On the commercial side of the business, which accounts for about 60 percent of Red Rock Spring Water's sales, the company's size allows it to develop close relations with its customers.

One recent day, for instance, Matteson went out of his way to deliver about $10 worth of bottled water to a new customer in Fernley, 30 miles east of Red Rock Spring Water's office. He was headed to Fernley anyway to visit a big industrial customer and tossed a couple of bottles for the residential customer into the back of his car.

But Matteson, a one-time English teacher who developed "Residence Magazine" in Reno before selling it this year, isn't content to keep Red Rock Spring Water tiny.

His goal: Double the client base by next summer, then double it again by 2009.

"We're already halfway there," he says of the first-year goal.

Getting there, Matteson says, doesn't require a sophisticated business strategy. But it does demand a steady drumbeat of sales calls at the businesses and homes that might buy the big bottles and the retailers and offices that are the market for custom-labeled water.

He figures to get a boost as well from programs to reward current customers who refer their friends.

The company has plenty of room to grow production.

When water arrives from the spring north of Reno, it's filtered, purified with ultraviolet light and ozonated.

When it's time to fill large bottles, Matteson leaves his desk to lend a hand. Small bottles are filled from a set of spigots that look something like the soda dispenser in a fast-food place. A part-time worker fills 24 bottles in 90 seconds and labels them in another three minutes.

Matteson learned of Red Rock Spring Water during his publishing days, when he was a customer of the water company.

As he learned more about it, he liked the business model.

"Once you own the water rights, the raw material is paid for," he says.

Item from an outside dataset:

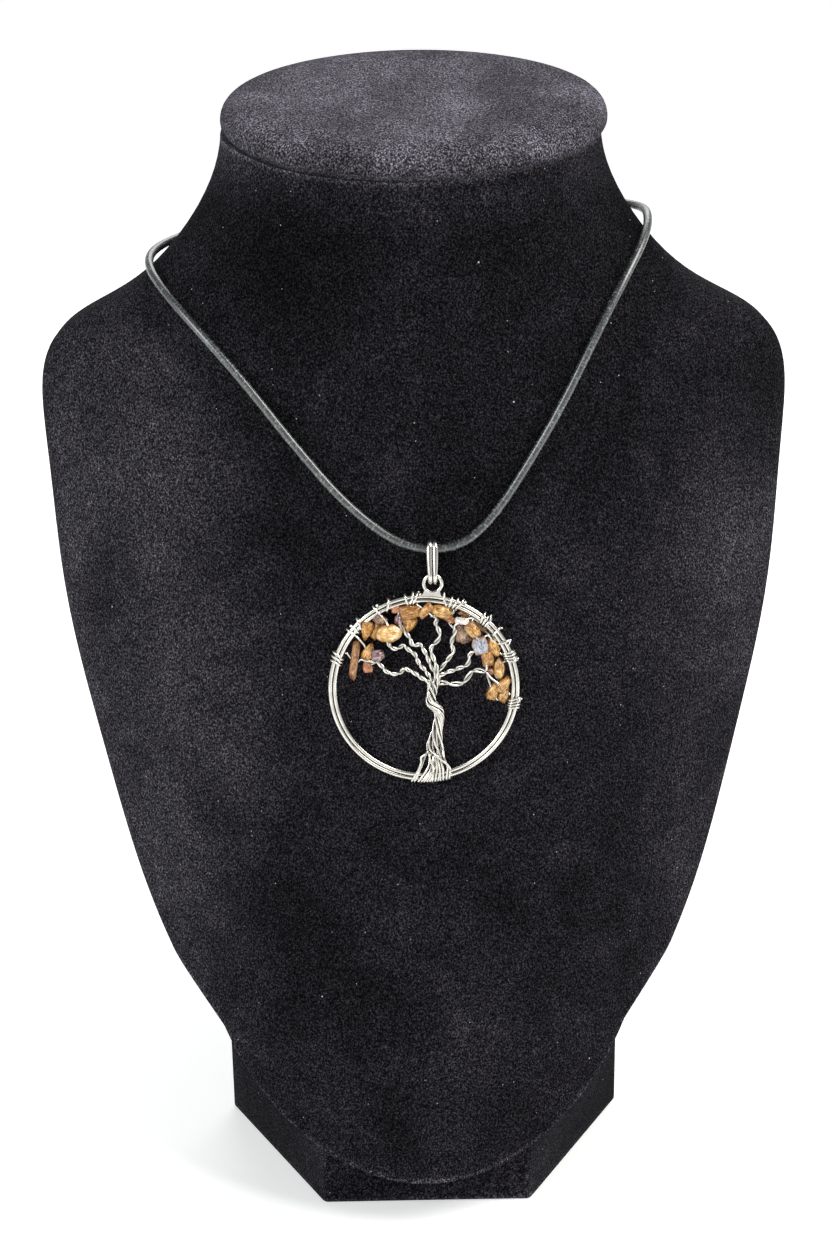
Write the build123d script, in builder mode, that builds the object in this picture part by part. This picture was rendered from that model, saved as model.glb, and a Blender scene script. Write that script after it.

On the other hand, the possibility that the spring might someday dry up occasionally gives Matteson a fretful moment. So far, it appears to have been flowing strongly for more than 150 years.

A more immediate concern has been the seasonal dip in water consumption as the cool days of autumn succeed the thirsty heat of summer.

But those worries, he says, generally are offset by the satisfaction of owning a business.

"We really enjoy the idea that we control our destiny," he says.